**AIM:**
Please print all of the material below, word for word.

-------- DATA SEGMENT --------

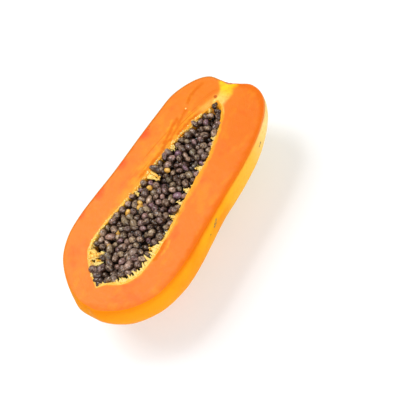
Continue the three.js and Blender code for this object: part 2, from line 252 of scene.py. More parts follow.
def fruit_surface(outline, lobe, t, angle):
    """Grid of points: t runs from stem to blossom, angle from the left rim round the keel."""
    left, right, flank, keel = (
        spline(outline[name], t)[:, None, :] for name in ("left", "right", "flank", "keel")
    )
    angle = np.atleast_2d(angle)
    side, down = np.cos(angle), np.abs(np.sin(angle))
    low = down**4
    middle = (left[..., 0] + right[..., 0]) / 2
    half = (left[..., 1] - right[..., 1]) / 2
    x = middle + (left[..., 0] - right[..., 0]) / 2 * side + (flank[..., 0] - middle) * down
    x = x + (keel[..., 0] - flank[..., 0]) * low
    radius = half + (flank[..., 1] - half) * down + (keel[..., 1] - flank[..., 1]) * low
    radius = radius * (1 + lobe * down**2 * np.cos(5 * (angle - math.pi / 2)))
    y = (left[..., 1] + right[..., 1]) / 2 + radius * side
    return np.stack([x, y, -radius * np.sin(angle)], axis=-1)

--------

**FINISHED ANSWER:**
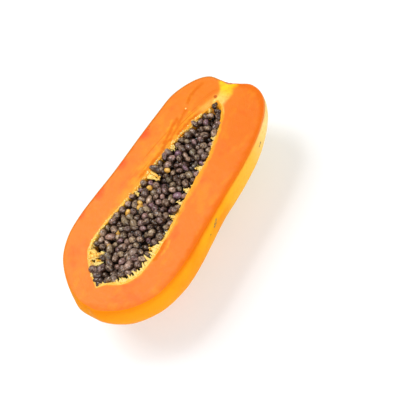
Continue the three.js and Blender code for this object: part 2, from line 252 of scene.py. More parts follow.
def fruit_surface(outline, lobe, t, angle):
    """Grid of points: t runs from stem to blossom, angle from the left rim round the keel."""
    left, right, flank, keel = (
        spline(outline[name], t)[:, None, :] for name in ("left", "right", "flank", "keel")
    )
    angle = np.atleast_2d(angle)
    side, down = np.cos(angle), np.abs(np.sin(angle))
    low = down**4
    middle = (left[..., 0] + right[..., 0]) / 2
    half = (left[..., 1] - right[..., 1]) / 2
    x = middle + (left[..., 0] - right[..., 0]) / 2 * side + (flank[..., 0] - middle) * down
    x = x + (keel[..., 0] - flank[..., 0]) * low
    radius = half + (flank[..., 1] - half) * down + (keel[..., 1] - flank[..., 1]) * low
    radius = radius * (1 + lobe * down**2 * np.cos(5 * (angle - math.pi / 2)))
    y = (left[..., 1] + right[..., 1]) / 2 + radius * side
    return np.stack([x, y, -radius * np.sin(angle)], axis=-1)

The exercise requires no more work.